The records —
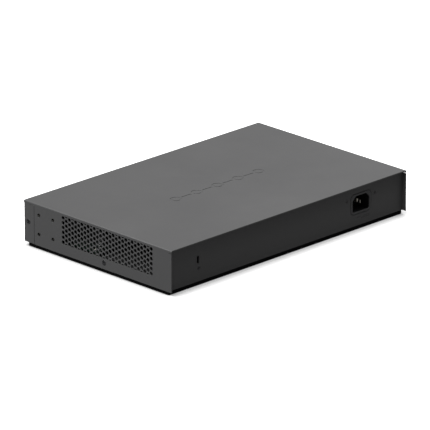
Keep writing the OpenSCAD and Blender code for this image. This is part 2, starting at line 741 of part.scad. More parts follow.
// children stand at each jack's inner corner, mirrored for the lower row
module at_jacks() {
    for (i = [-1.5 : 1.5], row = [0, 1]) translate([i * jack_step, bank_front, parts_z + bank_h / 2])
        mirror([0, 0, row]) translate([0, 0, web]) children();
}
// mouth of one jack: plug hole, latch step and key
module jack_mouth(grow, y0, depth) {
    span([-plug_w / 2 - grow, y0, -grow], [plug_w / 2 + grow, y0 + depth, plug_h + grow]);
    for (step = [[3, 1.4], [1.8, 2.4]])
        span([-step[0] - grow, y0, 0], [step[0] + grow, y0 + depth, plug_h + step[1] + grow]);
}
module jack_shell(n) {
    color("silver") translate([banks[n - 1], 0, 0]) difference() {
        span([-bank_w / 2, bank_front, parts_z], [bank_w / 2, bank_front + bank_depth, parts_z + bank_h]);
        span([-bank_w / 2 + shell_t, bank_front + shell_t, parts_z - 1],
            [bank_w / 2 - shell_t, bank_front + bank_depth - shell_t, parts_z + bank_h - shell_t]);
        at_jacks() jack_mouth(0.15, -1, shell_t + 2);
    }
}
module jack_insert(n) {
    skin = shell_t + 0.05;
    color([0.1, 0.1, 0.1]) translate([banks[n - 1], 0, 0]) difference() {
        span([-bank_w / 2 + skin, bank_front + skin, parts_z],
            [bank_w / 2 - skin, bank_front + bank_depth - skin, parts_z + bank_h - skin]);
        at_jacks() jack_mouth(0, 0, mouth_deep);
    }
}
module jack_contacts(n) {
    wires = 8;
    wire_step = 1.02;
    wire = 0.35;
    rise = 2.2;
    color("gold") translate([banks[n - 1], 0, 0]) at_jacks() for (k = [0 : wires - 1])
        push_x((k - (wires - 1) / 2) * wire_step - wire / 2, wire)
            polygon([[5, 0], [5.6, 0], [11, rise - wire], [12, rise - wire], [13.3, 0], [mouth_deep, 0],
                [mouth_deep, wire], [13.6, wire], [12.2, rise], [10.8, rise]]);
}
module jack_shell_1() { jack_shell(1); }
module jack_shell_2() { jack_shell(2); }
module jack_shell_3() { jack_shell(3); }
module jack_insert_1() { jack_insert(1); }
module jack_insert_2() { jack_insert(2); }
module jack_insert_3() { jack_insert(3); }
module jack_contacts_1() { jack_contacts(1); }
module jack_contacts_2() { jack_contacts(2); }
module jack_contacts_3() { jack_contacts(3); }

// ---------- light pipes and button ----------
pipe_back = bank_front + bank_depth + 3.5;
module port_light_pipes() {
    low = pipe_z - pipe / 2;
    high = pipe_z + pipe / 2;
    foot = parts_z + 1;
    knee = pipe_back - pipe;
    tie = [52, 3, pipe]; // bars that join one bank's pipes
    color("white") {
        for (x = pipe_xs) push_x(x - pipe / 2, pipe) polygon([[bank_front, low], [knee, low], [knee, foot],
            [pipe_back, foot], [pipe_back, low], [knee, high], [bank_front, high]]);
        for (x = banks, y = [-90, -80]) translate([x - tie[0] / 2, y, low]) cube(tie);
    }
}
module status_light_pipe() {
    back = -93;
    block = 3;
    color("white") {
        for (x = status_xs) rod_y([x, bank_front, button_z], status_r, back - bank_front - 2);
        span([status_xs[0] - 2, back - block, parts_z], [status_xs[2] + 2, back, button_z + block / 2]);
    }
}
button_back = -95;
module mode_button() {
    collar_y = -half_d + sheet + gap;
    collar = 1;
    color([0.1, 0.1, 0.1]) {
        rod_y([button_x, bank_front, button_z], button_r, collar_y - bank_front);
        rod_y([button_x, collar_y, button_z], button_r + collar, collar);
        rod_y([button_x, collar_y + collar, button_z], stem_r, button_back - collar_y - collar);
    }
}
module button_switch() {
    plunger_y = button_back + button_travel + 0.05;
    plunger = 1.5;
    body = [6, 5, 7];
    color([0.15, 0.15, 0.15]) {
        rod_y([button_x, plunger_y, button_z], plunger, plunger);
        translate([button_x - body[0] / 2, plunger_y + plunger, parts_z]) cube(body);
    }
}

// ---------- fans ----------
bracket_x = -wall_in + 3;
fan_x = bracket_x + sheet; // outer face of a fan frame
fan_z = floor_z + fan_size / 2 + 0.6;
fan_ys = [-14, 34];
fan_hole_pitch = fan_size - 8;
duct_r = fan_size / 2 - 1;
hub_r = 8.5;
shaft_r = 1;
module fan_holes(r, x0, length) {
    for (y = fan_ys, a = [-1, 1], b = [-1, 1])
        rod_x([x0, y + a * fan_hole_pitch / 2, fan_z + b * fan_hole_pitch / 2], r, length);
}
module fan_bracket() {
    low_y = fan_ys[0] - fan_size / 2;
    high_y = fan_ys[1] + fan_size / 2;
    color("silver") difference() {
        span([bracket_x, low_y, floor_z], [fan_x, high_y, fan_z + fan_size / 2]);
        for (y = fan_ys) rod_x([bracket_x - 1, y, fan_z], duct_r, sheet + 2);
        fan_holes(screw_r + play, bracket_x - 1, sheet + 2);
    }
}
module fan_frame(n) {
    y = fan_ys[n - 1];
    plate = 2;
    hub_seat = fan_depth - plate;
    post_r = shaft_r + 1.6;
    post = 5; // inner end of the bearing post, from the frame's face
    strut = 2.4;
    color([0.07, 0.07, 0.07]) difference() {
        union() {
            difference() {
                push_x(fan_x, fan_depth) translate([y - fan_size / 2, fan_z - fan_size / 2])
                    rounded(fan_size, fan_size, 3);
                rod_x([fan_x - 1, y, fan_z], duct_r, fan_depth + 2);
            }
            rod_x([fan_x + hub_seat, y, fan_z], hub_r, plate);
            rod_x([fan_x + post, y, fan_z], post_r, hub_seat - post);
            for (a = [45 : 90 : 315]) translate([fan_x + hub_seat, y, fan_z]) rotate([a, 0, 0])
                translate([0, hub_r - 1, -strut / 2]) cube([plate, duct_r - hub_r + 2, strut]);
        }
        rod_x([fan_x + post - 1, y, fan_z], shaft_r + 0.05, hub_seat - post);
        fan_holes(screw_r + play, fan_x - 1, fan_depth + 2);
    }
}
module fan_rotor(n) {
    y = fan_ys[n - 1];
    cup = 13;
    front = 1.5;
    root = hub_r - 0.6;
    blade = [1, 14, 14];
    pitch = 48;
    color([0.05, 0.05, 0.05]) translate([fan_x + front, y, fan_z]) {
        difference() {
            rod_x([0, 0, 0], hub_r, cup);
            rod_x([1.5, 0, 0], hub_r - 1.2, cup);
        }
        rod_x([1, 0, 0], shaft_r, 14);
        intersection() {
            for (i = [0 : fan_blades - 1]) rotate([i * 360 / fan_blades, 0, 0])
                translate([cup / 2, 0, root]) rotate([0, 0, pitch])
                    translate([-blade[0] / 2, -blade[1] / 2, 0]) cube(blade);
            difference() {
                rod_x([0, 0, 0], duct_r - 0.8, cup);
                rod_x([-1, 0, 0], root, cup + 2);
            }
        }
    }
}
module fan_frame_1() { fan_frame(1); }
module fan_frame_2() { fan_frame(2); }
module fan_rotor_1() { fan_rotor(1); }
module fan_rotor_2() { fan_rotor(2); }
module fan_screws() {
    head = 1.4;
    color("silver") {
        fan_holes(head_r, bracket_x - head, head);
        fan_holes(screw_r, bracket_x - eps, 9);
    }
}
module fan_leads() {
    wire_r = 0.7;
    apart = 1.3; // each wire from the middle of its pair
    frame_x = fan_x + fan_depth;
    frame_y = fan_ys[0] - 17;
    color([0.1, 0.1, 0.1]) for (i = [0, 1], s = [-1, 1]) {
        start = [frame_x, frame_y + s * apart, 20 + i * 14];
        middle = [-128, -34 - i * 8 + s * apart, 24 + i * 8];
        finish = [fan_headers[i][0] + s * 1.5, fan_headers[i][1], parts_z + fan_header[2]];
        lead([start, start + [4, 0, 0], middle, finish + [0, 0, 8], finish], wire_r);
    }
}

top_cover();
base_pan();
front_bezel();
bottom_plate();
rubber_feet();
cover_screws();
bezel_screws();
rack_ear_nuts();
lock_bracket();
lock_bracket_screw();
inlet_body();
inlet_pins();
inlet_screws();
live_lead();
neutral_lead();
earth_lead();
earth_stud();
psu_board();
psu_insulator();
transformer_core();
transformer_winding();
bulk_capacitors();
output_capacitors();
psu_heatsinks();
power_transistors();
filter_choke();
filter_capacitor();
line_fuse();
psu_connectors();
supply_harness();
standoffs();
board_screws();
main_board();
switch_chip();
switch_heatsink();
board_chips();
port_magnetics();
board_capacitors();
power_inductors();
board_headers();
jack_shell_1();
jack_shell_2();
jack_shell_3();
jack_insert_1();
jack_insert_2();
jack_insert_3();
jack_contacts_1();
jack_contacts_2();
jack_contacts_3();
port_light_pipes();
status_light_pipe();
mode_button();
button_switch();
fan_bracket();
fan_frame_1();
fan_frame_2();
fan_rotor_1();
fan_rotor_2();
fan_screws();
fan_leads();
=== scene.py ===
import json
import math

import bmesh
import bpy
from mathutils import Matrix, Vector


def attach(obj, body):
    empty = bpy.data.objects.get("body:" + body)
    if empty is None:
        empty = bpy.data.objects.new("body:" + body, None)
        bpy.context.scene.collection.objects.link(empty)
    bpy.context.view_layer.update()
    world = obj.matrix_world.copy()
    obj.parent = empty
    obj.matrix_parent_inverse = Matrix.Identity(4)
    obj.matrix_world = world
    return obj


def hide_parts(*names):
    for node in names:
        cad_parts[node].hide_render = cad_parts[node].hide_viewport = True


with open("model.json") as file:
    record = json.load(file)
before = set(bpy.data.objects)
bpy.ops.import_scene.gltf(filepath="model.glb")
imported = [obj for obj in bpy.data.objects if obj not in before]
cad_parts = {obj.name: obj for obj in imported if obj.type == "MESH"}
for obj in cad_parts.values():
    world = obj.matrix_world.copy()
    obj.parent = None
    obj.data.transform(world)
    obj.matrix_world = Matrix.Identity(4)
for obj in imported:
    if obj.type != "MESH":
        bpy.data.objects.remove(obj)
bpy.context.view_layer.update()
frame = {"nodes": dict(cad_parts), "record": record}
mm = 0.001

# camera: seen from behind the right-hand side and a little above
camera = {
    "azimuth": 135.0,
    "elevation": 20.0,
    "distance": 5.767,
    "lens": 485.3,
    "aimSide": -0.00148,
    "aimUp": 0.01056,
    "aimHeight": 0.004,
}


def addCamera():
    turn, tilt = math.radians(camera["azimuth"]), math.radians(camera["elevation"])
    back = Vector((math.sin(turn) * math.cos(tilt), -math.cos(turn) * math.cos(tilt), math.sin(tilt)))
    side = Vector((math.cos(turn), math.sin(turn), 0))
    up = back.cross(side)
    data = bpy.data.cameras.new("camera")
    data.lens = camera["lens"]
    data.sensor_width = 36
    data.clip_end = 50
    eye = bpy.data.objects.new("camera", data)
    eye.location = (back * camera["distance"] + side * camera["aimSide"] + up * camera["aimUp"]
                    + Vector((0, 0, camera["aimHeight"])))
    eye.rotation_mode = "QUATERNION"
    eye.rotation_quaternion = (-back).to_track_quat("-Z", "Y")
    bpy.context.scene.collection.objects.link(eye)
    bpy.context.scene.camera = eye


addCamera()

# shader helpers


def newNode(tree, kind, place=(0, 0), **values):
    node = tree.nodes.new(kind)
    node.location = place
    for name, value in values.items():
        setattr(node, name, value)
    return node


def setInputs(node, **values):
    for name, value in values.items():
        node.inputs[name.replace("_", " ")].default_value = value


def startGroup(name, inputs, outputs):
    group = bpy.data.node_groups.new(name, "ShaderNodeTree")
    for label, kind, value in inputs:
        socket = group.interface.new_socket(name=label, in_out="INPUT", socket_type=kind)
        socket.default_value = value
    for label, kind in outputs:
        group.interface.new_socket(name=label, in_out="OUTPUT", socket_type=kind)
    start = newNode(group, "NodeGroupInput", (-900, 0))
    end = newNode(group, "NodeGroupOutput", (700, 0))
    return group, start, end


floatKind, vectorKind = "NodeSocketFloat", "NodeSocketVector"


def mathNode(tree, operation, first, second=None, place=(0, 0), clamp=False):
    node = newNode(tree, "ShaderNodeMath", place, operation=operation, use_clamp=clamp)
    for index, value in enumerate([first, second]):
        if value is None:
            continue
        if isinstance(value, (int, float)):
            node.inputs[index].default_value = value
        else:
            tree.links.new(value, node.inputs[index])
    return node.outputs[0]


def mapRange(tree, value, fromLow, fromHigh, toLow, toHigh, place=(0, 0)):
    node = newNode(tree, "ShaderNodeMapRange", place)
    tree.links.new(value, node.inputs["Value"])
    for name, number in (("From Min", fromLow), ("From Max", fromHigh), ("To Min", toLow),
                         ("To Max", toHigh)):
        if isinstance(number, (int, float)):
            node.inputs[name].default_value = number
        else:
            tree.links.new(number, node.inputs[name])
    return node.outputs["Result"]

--

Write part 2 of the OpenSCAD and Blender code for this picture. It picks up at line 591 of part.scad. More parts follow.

Task objective —
Extract verbatim only those lines that run from the line with "top_cover();" to the line with "imported = [obj", inclusive.

Solution for this problem —
top_cover();
base_pan();
front_bezel();
bottom_plate();
rubber_feet();
cover_screws();
bezel_screws();
rack_ear_nuts();
lock_bracket();
lock_bracket_screw();
inlet_body();
inlet_pins();
inlet_screws();
live_lead();
neutral_lead();
earth_lead();
earth_stud();
psu_board();
psu_insulator();
transformer_core();
transformer_winding();
bulk_capacitors();
output_capacitors();
psu_heatsinks();
power_transistors();
filter_choke();
filter_capacitor();
line_fuse();
psu_connectors();
supply_harness();
standoffs();
board_screws();
main_board();
switch_chip();
switch_heatsink();
board_chips();
port_magnetics();
board_capacitors();
power_inductors();
board_headers();
jack_shell_1();
jack_shell_2();
jack_shell_3();
jack_insert_1();
jack_insert_2();
jack_insert_3();
jack_contacts_1();
jack_contacts_2();
jack_contacts_3();
port_light_pipes();
status_light_pipe();
mode_button();
button_switch();
fan_bracket();
fan_frame_1();
fan_frame_2();
fan_rotor_1();
fan_rotor_2();
fan_screws();
fan_leads();
=== scene.py ===
import json
import math

import bmesh
import bpy
from mathutils import Matrix, Vector


def attach(obj, body):
    empty = bpy.data.objects.get("body:" + body)
    if empty is None:
        empty = bpy.data.objects.new("body:" + body, None)
        bpy.context.scene.collection.objects.link(empty)
    bpy.context.view_layer.update()
    world = obj.matrix_world.copy()
    obj.parent = empty
    obj.matrix_parent_inverse = Matrix.Identity(4)
    obj.matrix_world = world
    return obj


def hide_parts(*names):
    for node in names:
        cad_parts[node].hide_render = cad_parts[node].hide_viewport = True


with open("model.json") as file:
    record = json.load(file)
before = set(bpy.data.objects)
bpy.ops.import_scene.gltf(filepath="model.glb")
imported = [obj for obj in bpy.data.objects if obj not in before]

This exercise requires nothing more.